Experts divided on Obama's new Afghanistan strategy 2009-07-16 07:40:37   Print

    by Matthew Rusling

    WASHINGTON, July 15 (Xinhua) -- Nearly two weeks into a major U.S. offensive, experts here remain divided over whether U.S. President Barack Obama's new Afghanistan strategy will prove effective.

    Operation Khanjar ("Strike of the Sword") is the first significant test of Obama's new counter insurgency strategy, experts said. Some say Afghans are fed up with the Taliban and will support U.S. efforts to drive them out. Others, however, say Afghans have lost patience with the United States and that a number of other hurdles may prove too steep.

    The immediate goal is to beef up security in the country's most volatile areas and ensure safety during the August presidential elections.

    In the long term, the U.S. military aims to create stability that allows development, regain locals' trust and transfer security duties to Afghan forces.

    As part of the plan, U.S. troops will fan out across the country and work in small units -- in villages instead of isolated bases -- in an effort to develop infrastructure in a nation bereft of the most basic services. Critics, however, said winning over locals may prove difficult.

    "I think the Afghan people have lost their patience," said Thomas Johnson, a professor at the Naval Postgraduate School, a university that educates military officers. "They had high expectations but we haven't delivered on our promises."

    Added to this disappointment are significant holes in the strategy's implementation, he said.

    The average platoon of Marines is not trained to take on development projects or build infrastructure, said Johnson, who just returned from a weeks-long stint in the embattled country.

    While armed forces have some advantages over development organizations -- troops can deliver aid in zones too deadly for civilians -- their primary role is combat.

    "Marines are known for breaking things, not building things," he said. "Just sending a platoon of Marines into a village isn't the best way to win over population," he said.

    Other experts, however, expressed optimism. "I think (the situation) can be turned around," said Andrew Krepinevich, president of the Center for Strategic and Budgetary Assessments, an independent policy research institute.

    One positive development is a new U.S. presidential administration that is committed to success and willing to bring the resources to accomplish the mission, he said.

    U.S. forces are slated to reach 68,000 by year-end, more than double the 32,000 troops on the ground at the end of last year.

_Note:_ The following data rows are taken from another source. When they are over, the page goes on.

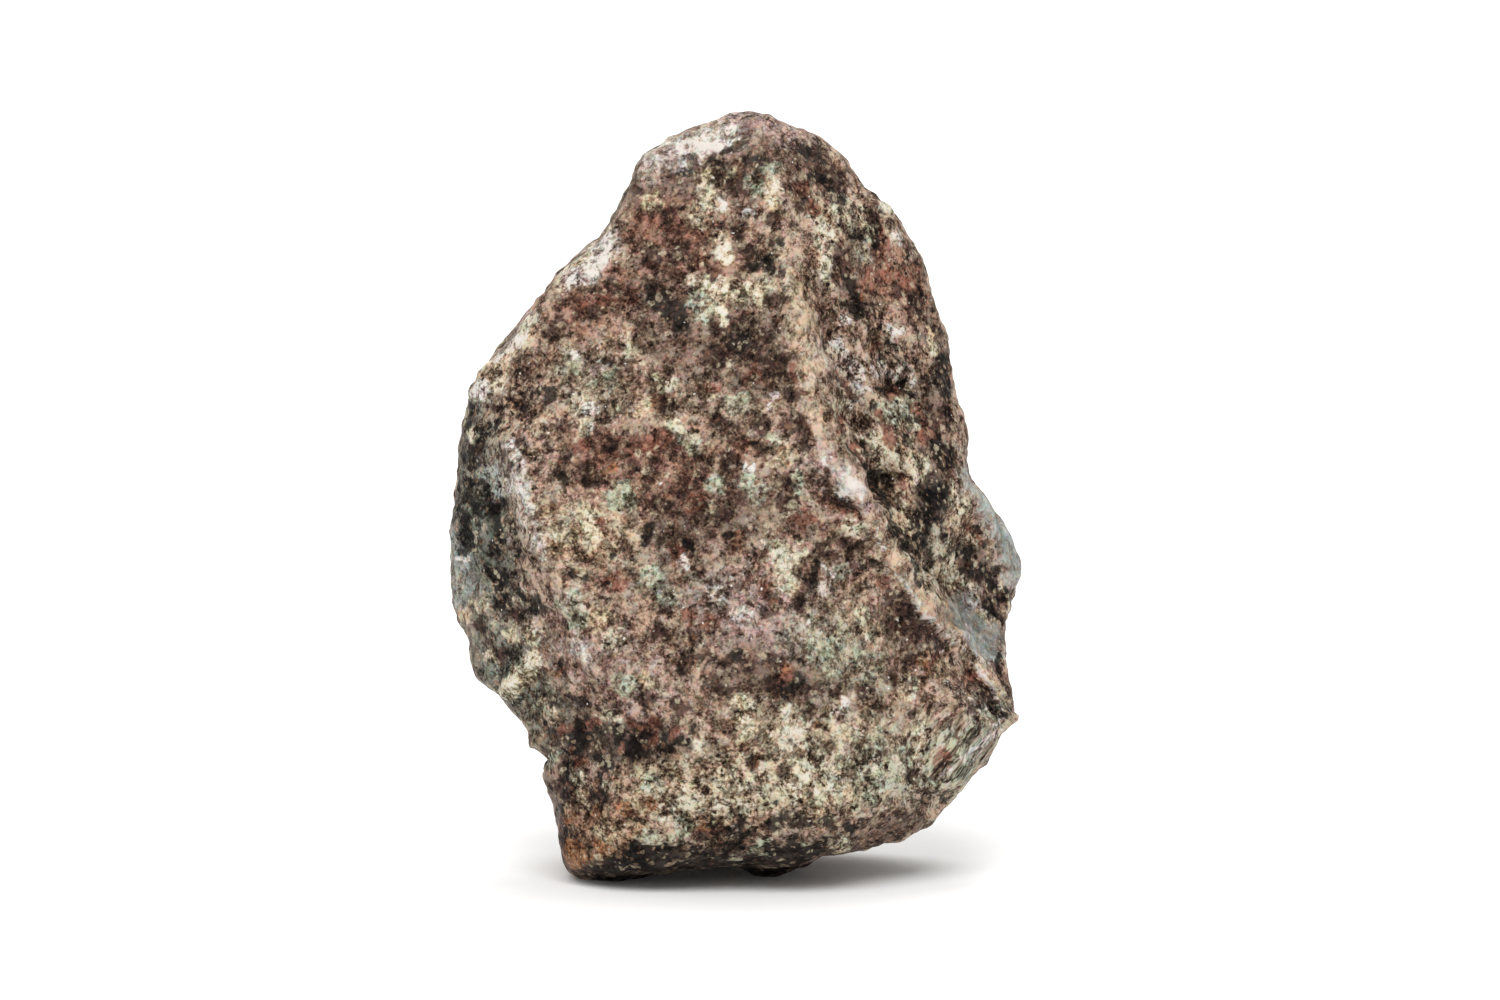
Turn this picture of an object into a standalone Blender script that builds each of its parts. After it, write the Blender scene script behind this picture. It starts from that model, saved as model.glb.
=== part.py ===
"""Stony meteorite: one weathered fragment of a chondrite, standing on the worn flats of its foot.

The stone is one solid. +X is to the right of its broad face, -Y is the way that face looks and +Z is up.
Every place below is drawn in millimetres on a stone 40 mm tall, and the whole is scaled to HEIGHT.
"""

import math

import bmesh
import bpy
import numpy as np
from mathutils import Matrix, Vector, noise

# Driving dimensions
HEIGHT = 0.040  # metres, foot to crown
SUBDIVISIONS = 6  # of the icosphere that is pushed out to the surface, 20480 triangles
TRIANGLES = 8600  # of the finished stone, about

# How the surface is worn, in millimetres on the drawn stone
ROUNDING = 0.30  # how softly two broken faces meet at an edge
LUMP_HEIGHT = 0.26  # the uneven lumps all over the surface
LUMP_SIZE = 4.5
CHIP_SIZE = 3.2  # the small chipped facets
CHIP_SLOPE = 0.08  # how far each leans from the face that it's in
CHIP_BEND = 0.5  # how crooked its edges run, as a share of its size
LEDGE_WIDTH = 0.15  # the slope between two chips, as a share of their size

# The look of the stone
COLOUR = (0.125, 0.086, 0.074)  # linear, the mean of its grey-brown mottling
ROUGHNESS = 0.55

# The heart of the stone. Every point of the surface can be seen from it.
HEART = (0.0, 1.5, 18.0)

# The rim: the closed line where the stone turns from its front to its back, from the crown to the right and round.
RIM = (
    (0.7, 0.5, 40.0), (2.6, 0.5, 39.5), (5.2, 0.5, 38.0), (6.5, 0.3, 36.1), (8.2, 0.0, 34.9),
    (9.5, -0.3, 32.5), (10.4, -0.6, 29.6), (11.2, -0.6, 25.8), (12.1, -0.2, 23.2), (12.0, 0.6, 21.1),
    (13.3, 1.9, 19.1), (15.2, 2.8, 16.2), (14.9, 2.4, 14.5), (14.1, 0.8, 12.9), (14.2, -1.2, 10.8),
    (14.5, -2.2, 8.8), (13.6, -2.2, 7.0), (12.0, -1.4, 4.7), (10.0, -0.8, 2.8), (7.2, 0.0, 1.7),
    (4.6, 0.6, 1.0), (2.0, 1.0, 0.3), (-1.9, 0.4, 0.5), (-4.5, -0.8, 0.1), (-7.2, -1.4, -0.2),
    (-8.8, -1.2, 1.0), (-9.4, -0.8, 3.2), (-9.9, -0.5, 4.8), (-10.4, -0.4, 5.9), (-10.4, -0.3, 6.6),
    (-12.0, 0.2, 9.1), (-13.7, 0.7, 10.7), (-13.9, 0.9, 12.2), (-14.8, 1.2, 14.0), (-15.0, 1.4, 16.6),
    (-14.9, 1.5, 19.8), (-14.4, 1.5, 23.4), (-13.6, 1.2, 26.0), (-11.5, 1.0, 28.4), (-9.9, 0.9, 30.5),
    (-8.7, 0.8, 32.0), (-6.8, 0.7, 33.7), (-5.8, 0.6, 35.8), (-5.0, 0.5, 37.4), (-3.4, 0.4, 38.6),
)
RIM_POWER = 2.8  # 2 is an ellipsoid across the rim, and more is squarer
DEPTH = 12.5  # from the rim to the nearest and the farthest that the stone could reach

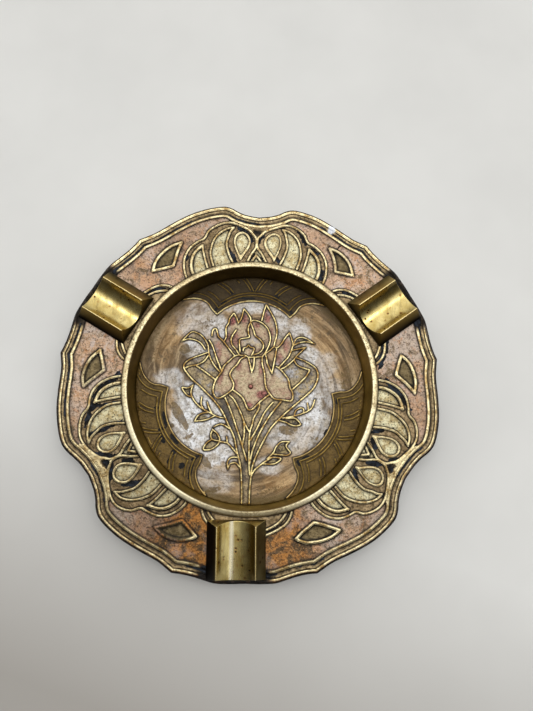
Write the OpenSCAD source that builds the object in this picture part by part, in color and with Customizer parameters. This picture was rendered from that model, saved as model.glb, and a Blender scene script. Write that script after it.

    "The administration has also kept in place a very capable defense secretary in Robert Gates," he added. Afghans are also fed up with the Taliban, he said.

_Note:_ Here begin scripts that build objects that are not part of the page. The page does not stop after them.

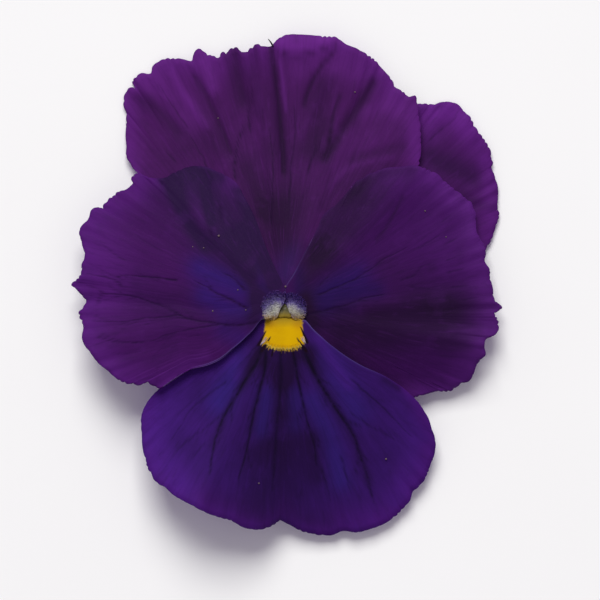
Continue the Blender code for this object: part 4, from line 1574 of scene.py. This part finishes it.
# %% [markdown]
# Both beards are made by the same steps, so each is only a description: where it lies, how its mound rises,
# and where its colours change.


# %% What describes a beard
@dataclass
class Beard:
    """One beard. Places are in the photograph's pixels, and other sizes in millimetres."""

    name: str
    outline: list
    middle: list  # the line of its whitest places
    comb: tuple  # the hairs point away from this place
    ramp: list  # height of the mound at distances above the middle of the throat
    rise: float  # how much the mound rises towards its side, per millimetre
    fall: float  # and how fast it falls further out
    lilac: tuple  # how far from the middle white turns lilac
    dusk: tuple  # and lilac as dark as the petal
    light: tuple
    dark: tuple


BEARDS = (
    Beard(
        name="beard_left",
        outline=[
            (284.3, 295), (277, 293.5), (270.5, 295), (266, 298.5), (264.3, 303.5), (264.3, 309.5),
            (265.5, 314.5), (267.5, 318), (273, 319.2), (277.5, 317.2), (279.3, 312), (281.8, 306.5),
            (284.2, 303.3),
        ],
        middle=[(277, 310), (271.5, 315)],
        comb=(282.5, 311),
        ramp=[(-1.3, 9.0), (-0.9, 9.14), (-0.5, 9.42), (0.0, 9.75), (0.4, 9.95), (1.2, 10.1), (2.8, 10.05)],
        rise=0.55,
        fall=0.0,
        lilac=(0.15, 1.25),
        dusk=(1.3, 2.05),
        light=tone(248, 248, 232),
        dark=tone(228, 228, 212),
    ),
    Beard(
        name="beard_right",
        outline=[
            (284.3, 295), (284.3, 303.3), (286.4, 306.5), (288.3, 310.5), (290.3, 314.5), (291.8, 318.2),
            (297, 319), (301.5, 317.8), (303.8, 312.5), (304, 305), (301, 299.5), (296, 296), (290.5, 294),
        ],
        middle=[(290.5, 310), (298.5, 315.5)],
        comb=(286, 312),
        ramp=[
            (-1.3, 9.0), (-0.9, 9.1), (-0.5, 9.32), (0.0, 9.52), (0.4, 9.6), (1.2, 9.4), (2.0, 8.85),
            (2.8, 8.1),
        ],
        rise=0.0,
        fall=0.3,
        lilac=(0.1, 1.0),
        dusk=(0.85, 1.5),
        # greyer than the left tuft's tones: painted shade
        light=tone(226, 223, 204),
        dark=tone(204, 201, 184),
    ),
)
print("beards:", ", ".join(beard.name for beard in BEARDS))

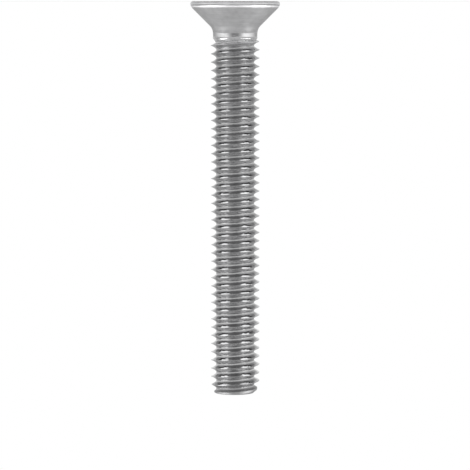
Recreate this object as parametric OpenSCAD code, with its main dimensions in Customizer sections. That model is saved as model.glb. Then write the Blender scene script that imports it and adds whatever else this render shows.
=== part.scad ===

    "Taliban rule is not popular and (Afghans) want an alternative, "he said. But despite such sentiments, Afghans are keenly aware of shifts in power, he said.

    While they would like to side with those who can provide a better life -- what U.S. forces say they will do -- they will support the Taliban if that organization is able to coerce people, he said.

    To avoid this, it is crucial to put U.S. forces in places under Taliban control, secure those areas and, especially, hold them, experts said.

    "If people aren't sure if coalition forces will stay there, they will cooperate with the Taliban," said Lisa Curtis, senior fellow at the Heritage Foundation, a Washington, D.C. think tank.

    Still, she believes the U.S. military can meet its goals. "We might be ready to make gains in the south," said Curtis, who recently returned from Afghanistan, pointing to the recent fighting in Helmand province.

    Other experts cite the new emphasis on minimizing civilian casualties as a positive development. General Stanley McCrystal, the commander of U.S. forces in Afghanistan, recently instituted new airstrike guidelines that instruct U.S. forces to balance the need for air support with avoiding civilian casualties and property damage.

    In spite of these efforts, Reva Bhalla, director of analysis at Stratfor, a global intelligence company, said gaining locals' support is a decades-long project and that time may be running out.

    Indeed, key U.S. lawmakers have signaled that they are losing patience with the conflict. Congress wants to see results as early as next year and some lawmakers want to cut funding. And with mid-term elections coming next year, U.S. casualties could become an issue if they rise significantly.

    U.S. Admiral Michael Mullen, chairman of the Joint Chiefs of Staff, said here recently that the time frame for success with the new strategy is relatively short.

    "I believe we have to start to turn the tide with respect to the Taliban in the next 12 to 18 months," he said, noting that he was confident that U.S. forces would meet that goal. "The forces that we have, the strategy that we have and the approach that we have will allow us to do that."

    Many, however, caution against a premature withdrawal. Bhalla said a deadline for U.S. troops to pull out would be "music to the Taliban's ears." If the Taliban detects that the United States' patience is wearing thin, they will view it as a symbolic victory, she said.

    If the strategy is given time to work, however, certain changes must be made, experts said.

    Johnson said U.S. forces must own up to any mistakes they might make. In a country that has been fighting guerilla wars since Alexander the Great, Afghans realize that innocents will be killed, he said.

    Their numbers are not important, he said. But admitting fault is crucial when U.S. mistakes result in Afghan deaths. "We've lost a lot of friends because we haven't dealt with this well in the past," he said.

    Such honesty will convince locals that U.S. forces are there to help, Johnson said. But in a country with a long history of foreign occupation -- the Soviets and British, for example - that is a tall order.

    "Afghans have never put up with foreign occupiers," he said. "As soon as a foreign nation is viewed as an occupier it's the beginning of the end." That is why winning over the population is critical, he said.

    Gaining local trust, however, requires getting the message out in a rural nation where many have no access to television or radios.

    Bhalla said, "The main form of communication there is word of mouth. People sit outside and they gossip. The ability (of U.S. forces) to disseminate information to win hearts and minds is limited."